### Data
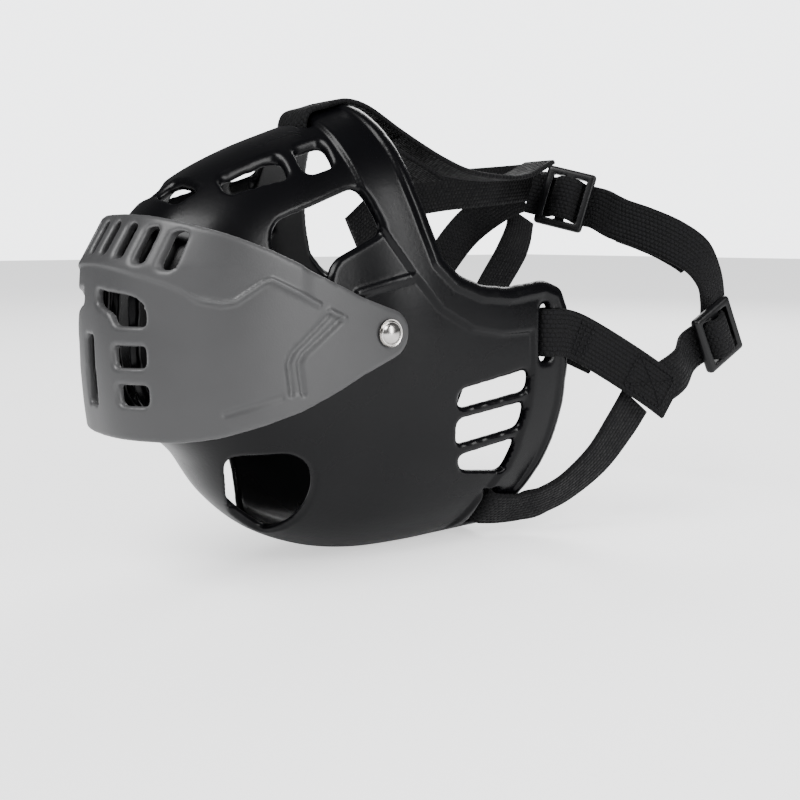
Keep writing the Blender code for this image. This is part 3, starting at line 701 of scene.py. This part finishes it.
def seam(name, steps, sign, wide=7.6):
    """A box of sewn thread with a cross in it, lying on the webbing."""
    off = sign * (WEB_T / 2 + 0.12)
    first, last = steps[0], steps[-1]

    def point(share, across):
        at = share * (len(steps) - 1)
        i = min(int(at), len(steps) - 2)
        a, b = steps[i], steps[i + 1]
        t = at - i
        mid = a[0].lerp(b[0], t)
        side, normal = a[1].lerp(b[1], t).normalized(), a[2].lerp(b[2], t).normalized()
        return mid + side * across + normal * off

    length = sum((b[0] - a[0]).length for a, b in zip(steps[:-1], steps[1:]))
    w = wide / 2
    box = [((0, -w), (1, -w)), ((1, -w), (1, w)), ((1, w), (0, w)), ((0, w), (0, -w))]
    runs = [*box, ((0, -w), (1, w)), ((0, w), (1, -w))]
    if length < 4:
        runs = [((0, -w), (0, w)), ((0.5, -w), (0.5, w)), ((1, -w), (1, w))]
    bm = bmesh.new()
    for (s0, a0), (s1, a1) in runs:
        span = (point(s1, a1) - point(s0, a0)).length
        count = max(2, round(span / 1.15))
        for k in range(count):
            t0, t1 = (k + 0.12) / count, (k + 0.88) / count
            start = point(s0 + (s1 - s0) * t0, a0 + (a1 - a0) * t0)
            end = point(s0 + (s1 - s0) * t1, a0 + (a1 - a0) * t1)
            mid = (start + end) / 2
            made = bmesh.ops.create_uvsphere(bm, u_segments=8, v_segments=6, radius=0.5)
            turn = (end - start).to_track_quat("Z", "Y").to_matrix().to_4x4()
            scale = Matrix.Diagonal((0.42, 0.42, (end - start).length, 1.0))
            bmesh.ops.transform(bm, matrix=Matrix.Translation(mid) @ turn @ scale, verts=made["verts"])
    for vert in bm.verts:
        vert.co = place(*vert.co)
    mesh = bpy.data.meshes.new(name)
    bm.to_mesh(mesh)
    bm.free()
    obj = link(name, mesh)
    shade(obj)
    return obj


# ---------------------------------------------------------------- sliders

def build_slider(name, site):
    """A tri-glide moulded with rounded bars and a grooved centre bar."""
    middle, run, wide, normal = slider_axes(site)

    def slab(u, v, t, half):
        verts = []
        for a, b, c in ((a, b, c) for a in (-1, 1) for b in (-1, 1) for c in (-1, 1)):
            p = middle + run * (u + a * half[0]) + wide * (v + b * half[1]) + normal * (t + c * half[2])
            verts.append(place(*p))
        return tidy(mesh_object("slab", verts, BOX_FACES), 0.000001)

    body = slab(0.0, 0.0, 0.0, (6.0, 7.2, 1.1))
    mod = body.modifiers.new("round", "BEVEL")
    mod.width = 0.9 * MM
    mod.segments = 4
    applied(body)
    body.name = name
    cutters = [slab(u, 0.0, 0.0, (1.5, 5.4, 4.0)) for u in (-2.6, 2.6)]
    cutters += [slab(u, 0.0, 1.35, (0.22, 4.6, 0.5)) for u in (-0.6, 0.0, 0.6)]
    carve(body, cutters)
    return mould(body, SLIDER_GRAIN, 3)


# ---------------------------------------------------------------- shader parts

def node(tree, kind, **values):
    made = tree.nodes.new(kind)
    for key, value in values.items():
        setattr(made, key, value)
    return made


def effect_group(name, inputs, outputs):
    tree = bpy.data.node_groups.new(name, "ShaderNodeTree")
    for label, kind, default in inputs:
        made = tree.interface.new_socket(label, in_out="INPUT", socket_type=kind)
        if default is not None:
            made.default_value = default
    for label, kind in outputs:
        tree.interface.new_socket(label, in_out="OUTPUT", socket_type=kind)
    return tree, node(tree, "NodeGroupInput"), node(tree, "NodeGroupOutput")


def maths(tree, operation, first, second=None, third=None, clamp=False):
    made = node(tree, "ShaderNodeMath", operation=operation, use_clamp=clamp)
    for i, value in enumerate((first, second, third)):
        if value is None:
            continue
        if isinstance(value, (int, float)):
            made.inputs[i].default_value = value
        else:
            tree.links.new(value, made.inputs[i])
    return made.outputs[0]


def noise(tree, vector, scale, detail=3.0, rough=0.55):
    made = node(tree, "ShaderNodeTexNoise")
    made.inputs["Scale"].default_value = scale
    made.inputs["Detail"].default_value = detail
    made.inputs["Roughness"].default_value = rough
    tree.links.new(vector, made.inputs["Vector"])
    return made.outputs["Fac"]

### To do
Reprint the data above from the opening line to the line holding "first, last = steps[0], steps[-1]", inclusive, and nothing else.

### The result
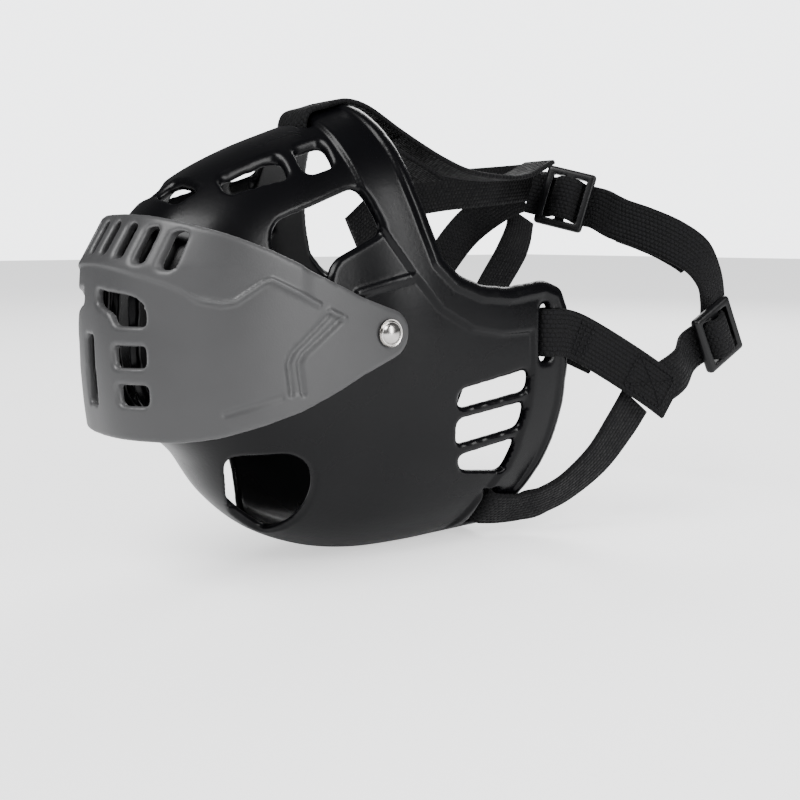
Keep writing the Blender code for this image. This is part 3, starting at line 701 of scene.py. This part finishes it.
def seam(name, steps, sign, wide=7.6):
    """A box of sewn thread with a cross in it, lying on the webbing."""
    off = sign * (WEB_T / 2 + 0.12)
    first, last = steps[0], steps[-1]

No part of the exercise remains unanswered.